I’m bothered by this. I lived in Hawai’i for about five years in the late 80’s. I don’t understand why this person would decide to give a 2 mil + home to a single mom with 4-6 kids when there are families - hardworking people - who have 3 to five generations living in one home. Housing costs are so high in Hawai’i that many families never own their own home - they live with their parents; then the home is deeded to the (grand)children.
Something about this just doesn’t seem right.

Totally agree. I’ve always liked Manoa much better than Kahala.

I don’t see this plan benefitting anyone involved. One story said the mom moved to a shelter when her rent was raised from $800.00 to $1200.00.

I don’t see how she can afford the estimated (only?) $700.00 utility bill. On the surface it appears she will save a hundred bucks, but I don’t believe the utility estimate. The house has been empty. Was that the utility bill of an empty house?

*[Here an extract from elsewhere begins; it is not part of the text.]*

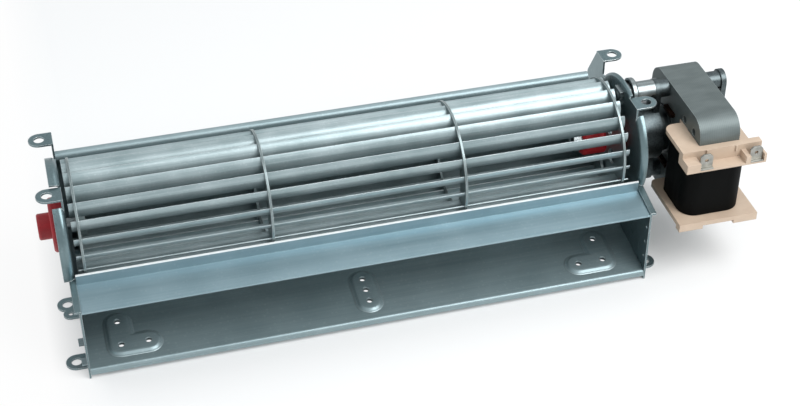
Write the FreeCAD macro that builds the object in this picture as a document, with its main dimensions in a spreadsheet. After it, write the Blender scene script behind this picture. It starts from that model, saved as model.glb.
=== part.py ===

Well, one of the good things about Hawaii is that you don’t have to worry about heating the place. It seems like to me that she could shut down the rooms they don’t need to use, open the windows and use fans instead of trying to air condition the place and cut down on electricty usage in that way.

What really concerns me is how are these single mothers going to keep these places clean? I live in a big house myself, and though it’s just me and my husband, I’d have a hard time keeping up with the place if I didn’t have a housekeeper. I can’t imagine what it would be like if I had five kids.

Did the places come with a lawnmower? If not, there’s a big expense that each of these families are going to face. After all, if you’ve lived in apartments, you’re unlikely to already own one.

Oh, no, he’s filling in the pools and fountains w/ dirt so they don’t have to worry about it…yet another detail that really bothered me about this.
See quote below…

Saying he wanted the homes to be more simple and more “regular,” Kawamoto had the concrete walls at two of the properties taken down. Also, all of the swimming pools and fountains were filled in with dirt.

“I’m trying to make it so they don’t have to take care of the yards. That’s why I’m removing a lot of things,” said Kawamoto.